M. The marital component of defendant's News and Observer supplemental executive retirement plan

Defendant argues that the arbitrator erred in finding that thirty percent of defendant's News and Observer Supplemental Executive Retirement Plan account was marital property. Defendant contends that the fraction used to determine the marital portion of the Executive Retirement Plan account was not in accordance with the directive as set out in N.C. Gen.Stat. § 50–20.1(d). Defendant asserts that the denominator of the fraction should reflect the duration of defendant's employment with the News and Observer from 1977 through 2000, rather than only the time defendant participated in the plan from 1989 through 2000. We disagree.

Under North Carolina General Statutes, section 50–20.1, “[t]he award of vested pension, retirement, or other deferred compensation benefits may be made payable ․ (2)[o]ver a period of time in fixed amounts by agreement․” N.C. Gen.Stat. § 50–20.1(a)(2) (2009). “The award shall be determined using the proportion of time the marriage existed (up to the date of separation of the parties), simultaneously with the employment which earned the vested and nonvested pension, retirement, or deferred compensation benefit, to the total amount of time of employment.” N.C. Gen.Stat. § 50–20.1(d) (2009). “This section ․ shall apply to all pension, retirement, and other deferred compensation plans and funds․” N.C.G.S. § 50–20.1(h). Known as the “fixed percentage method,” the Court has interpreted the description of the denominator in section 50–20.1(d) as “being the total amount of time the employee spouse is employed in the job which earned the vested pension or retirement rights.” Gagnon v. Gagnon, 149 N.C.App. 194, 198, 560 S.E.2d 229, 231 (2002) (citation and internal quotations omitted).

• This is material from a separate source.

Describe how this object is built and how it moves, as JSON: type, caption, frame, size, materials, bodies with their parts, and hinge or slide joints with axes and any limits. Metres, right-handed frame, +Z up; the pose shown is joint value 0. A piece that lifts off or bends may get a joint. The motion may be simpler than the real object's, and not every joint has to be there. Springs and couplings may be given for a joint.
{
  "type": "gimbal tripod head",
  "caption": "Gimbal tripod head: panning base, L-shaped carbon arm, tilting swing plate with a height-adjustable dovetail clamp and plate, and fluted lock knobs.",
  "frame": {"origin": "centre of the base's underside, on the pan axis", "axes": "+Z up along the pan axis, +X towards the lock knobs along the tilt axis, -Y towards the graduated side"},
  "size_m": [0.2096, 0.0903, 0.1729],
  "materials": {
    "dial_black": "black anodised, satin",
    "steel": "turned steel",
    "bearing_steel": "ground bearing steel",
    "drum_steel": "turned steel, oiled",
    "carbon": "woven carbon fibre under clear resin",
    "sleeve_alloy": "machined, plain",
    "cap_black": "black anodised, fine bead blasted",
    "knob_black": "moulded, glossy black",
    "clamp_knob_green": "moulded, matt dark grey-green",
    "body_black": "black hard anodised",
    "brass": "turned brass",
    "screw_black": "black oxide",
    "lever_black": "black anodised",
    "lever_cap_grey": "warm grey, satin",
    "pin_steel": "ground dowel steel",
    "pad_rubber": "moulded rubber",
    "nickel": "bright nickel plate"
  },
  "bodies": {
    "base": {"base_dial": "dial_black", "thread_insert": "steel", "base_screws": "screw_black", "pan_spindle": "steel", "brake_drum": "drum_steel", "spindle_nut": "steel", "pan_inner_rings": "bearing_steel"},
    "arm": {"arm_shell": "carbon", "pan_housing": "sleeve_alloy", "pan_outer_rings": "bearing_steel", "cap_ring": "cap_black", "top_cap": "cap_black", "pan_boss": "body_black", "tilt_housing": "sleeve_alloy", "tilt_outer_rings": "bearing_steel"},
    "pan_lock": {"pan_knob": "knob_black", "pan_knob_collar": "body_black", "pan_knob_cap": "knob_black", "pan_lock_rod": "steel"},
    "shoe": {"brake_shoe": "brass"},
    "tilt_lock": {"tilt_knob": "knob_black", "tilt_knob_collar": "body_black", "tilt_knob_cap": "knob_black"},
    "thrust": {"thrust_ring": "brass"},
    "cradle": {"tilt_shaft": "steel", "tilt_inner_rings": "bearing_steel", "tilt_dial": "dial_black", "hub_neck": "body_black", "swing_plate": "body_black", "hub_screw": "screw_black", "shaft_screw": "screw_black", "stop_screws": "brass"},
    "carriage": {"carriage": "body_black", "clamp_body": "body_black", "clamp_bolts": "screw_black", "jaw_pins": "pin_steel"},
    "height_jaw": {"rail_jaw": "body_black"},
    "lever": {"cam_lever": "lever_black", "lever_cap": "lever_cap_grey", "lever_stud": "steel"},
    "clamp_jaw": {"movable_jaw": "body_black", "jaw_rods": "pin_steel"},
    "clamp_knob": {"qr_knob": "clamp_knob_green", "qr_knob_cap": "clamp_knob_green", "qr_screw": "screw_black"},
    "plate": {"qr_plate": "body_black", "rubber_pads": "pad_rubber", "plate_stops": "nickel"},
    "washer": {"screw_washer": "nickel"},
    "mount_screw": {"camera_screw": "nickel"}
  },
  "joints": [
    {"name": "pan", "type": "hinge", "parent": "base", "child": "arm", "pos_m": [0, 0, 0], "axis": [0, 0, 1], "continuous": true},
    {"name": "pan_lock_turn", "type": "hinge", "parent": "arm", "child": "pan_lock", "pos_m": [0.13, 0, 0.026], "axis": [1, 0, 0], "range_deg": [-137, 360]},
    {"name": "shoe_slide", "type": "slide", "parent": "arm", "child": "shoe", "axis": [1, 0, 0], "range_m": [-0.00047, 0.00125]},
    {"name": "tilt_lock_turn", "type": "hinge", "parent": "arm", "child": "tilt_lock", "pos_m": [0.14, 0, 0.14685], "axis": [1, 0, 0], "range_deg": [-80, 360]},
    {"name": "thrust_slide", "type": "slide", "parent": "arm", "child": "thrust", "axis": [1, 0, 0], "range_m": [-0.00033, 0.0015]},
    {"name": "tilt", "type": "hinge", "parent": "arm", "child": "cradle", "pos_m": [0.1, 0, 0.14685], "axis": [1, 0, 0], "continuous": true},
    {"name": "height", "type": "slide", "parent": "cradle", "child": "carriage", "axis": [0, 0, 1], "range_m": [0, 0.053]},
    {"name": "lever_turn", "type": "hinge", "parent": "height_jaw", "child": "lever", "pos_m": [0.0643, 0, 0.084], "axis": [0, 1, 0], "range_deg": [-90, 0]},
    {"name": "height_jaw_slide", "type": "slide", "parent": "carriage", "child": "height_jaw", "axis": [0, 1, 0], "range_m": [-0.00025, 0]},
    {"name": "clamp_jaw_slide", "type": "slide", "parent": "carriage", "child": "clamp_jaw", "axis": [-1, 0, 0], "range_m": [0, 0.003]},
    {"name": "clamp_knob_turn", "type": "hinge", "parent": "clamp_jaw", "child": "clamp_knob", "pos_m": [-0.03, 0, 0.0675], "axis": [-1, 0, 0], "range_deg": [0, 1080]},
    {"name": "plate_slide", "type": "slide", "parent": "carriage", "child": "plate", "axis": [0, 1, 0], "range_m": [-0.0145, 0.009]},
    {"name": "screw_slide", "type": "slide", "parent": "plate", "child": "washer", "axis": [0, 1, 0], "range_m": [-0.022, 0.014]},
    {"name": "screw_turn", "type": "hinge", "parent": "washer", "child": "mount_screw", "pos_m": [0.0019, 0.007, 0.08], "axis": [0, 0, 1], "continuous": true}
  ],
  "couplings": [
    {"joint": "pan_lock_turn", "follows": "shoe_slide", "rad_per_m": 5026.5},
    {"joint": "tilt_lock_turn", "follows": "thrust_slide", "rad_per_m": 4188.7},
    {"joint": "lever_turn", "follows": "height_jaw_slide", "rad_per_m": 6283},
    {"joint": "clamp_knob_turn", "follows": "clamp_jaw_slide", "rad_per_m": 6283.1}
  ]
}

Defendant began working for the McClatchy Company on 2 May 1977. Defendant testified that on 15 December 1989, he was admitted to participate in the News and Observer Supplemental Executive Retirement Plan, a non-qualified retirement plan funded entirely by the News and Observer. The plan had no formal service requirement for plan entry. Defendant testified that he believed his entry into the plan was intended as “golden handcuffs,” “granted to [defendant] to retain [him] as an employee at the News & Observer.” The arbitrator determined that the award was to be premised upon the time the marriage existed (simultaneous with the employment that earned the benefit)—34 months, as compared to the amount of time defendant participated in the retirement plan (from 15 December 1989 until 26 February 2000)—123 months. Acknowledging that this is a non-qualified plan with no formal service requirement or qualification for plan entry and participation is conferred on a case-by-case basis, the arbitrator's determination that the amount of time defendant participated in the News and Observer Supplemental Executive Retirement Plan equals the total amount of time defendant earned the benefit conferred upon him by the plan—123 months is not an evident mistake. N.C.G.S. § 50–55(a)(1). Therefore, defendant's argument is overruled.

N. The marital component of SECU IRA

Defendant argues that the arbitrator erred by finding that the value of the Individual Retirement Account (IRA) held in State Employees' Credit Union (SECU) account # 3966 on the date of separation was $6,525.00. Defendant contends that, like the valuation of the McCatchy Pension Plan discussed in subpart L supra, the arbitrator evidently selected an account value other than the value on the date of separation. However, here, it is not evident that the value reflected for account # 3966 at the date of separation was a mistake.

Defendant testified that he participated in a defined benefit plan that was valued as a lump sum and rolled over to an IRA held by the SECU in account # 3966. The amount rolled into the IRA was $109,425.00. Defendant testified that most of the property was separate. However, he worked for eight-and-a-half months during his marriage to accrue benefits under the defined benefit plan; therefore, the account balance rolled into account # 3966 contained some component of marital property. Defendant testified that the amount of his required minimum distribution, calculated from the balances of two IRAs and a 401(k) plan, was deducted entirely from SECU account # 3966. Defendant's evidence details both the calculation of the required minimum distribution as well as the deduction from the SECU account and indicates that on 30 June 2005 the balance of account # 3966 was $109,425.08. Following the separation of the parties on 4 September 2006, account # 3966 was valued at $55,461.84. Defendant testified that the account was “totally deleted” at the time of the arbitration hearing, but, on 1 July 2005, the marital component of the account was $6,525.00. The arbitrator's determination that defendant's required minimum distribution did not reduce the marital property component of account # 3966, valued at $6,525.00, was not an evident mistake. N.C .G.S. § 50–55(a)(1). Therefore, defendant's argument is overruled.

II

Defendant argues that the trial court erred in adopting the arbitration decision award because of the aforementioned asserted errors. However, while we reverse and remand this matter to the Wake County District Court for modification of two portions of the court's order, defendant does not argue nor do we find that the arbitrator or the trial court committed an error of law prejudicing defendant's rights, providing a basis to vacate the order. See N .C.G.S. 50–54(a)(8). Therefore, we overrule defendant's argument.

Affirmed in part; reversed in part; and remanded.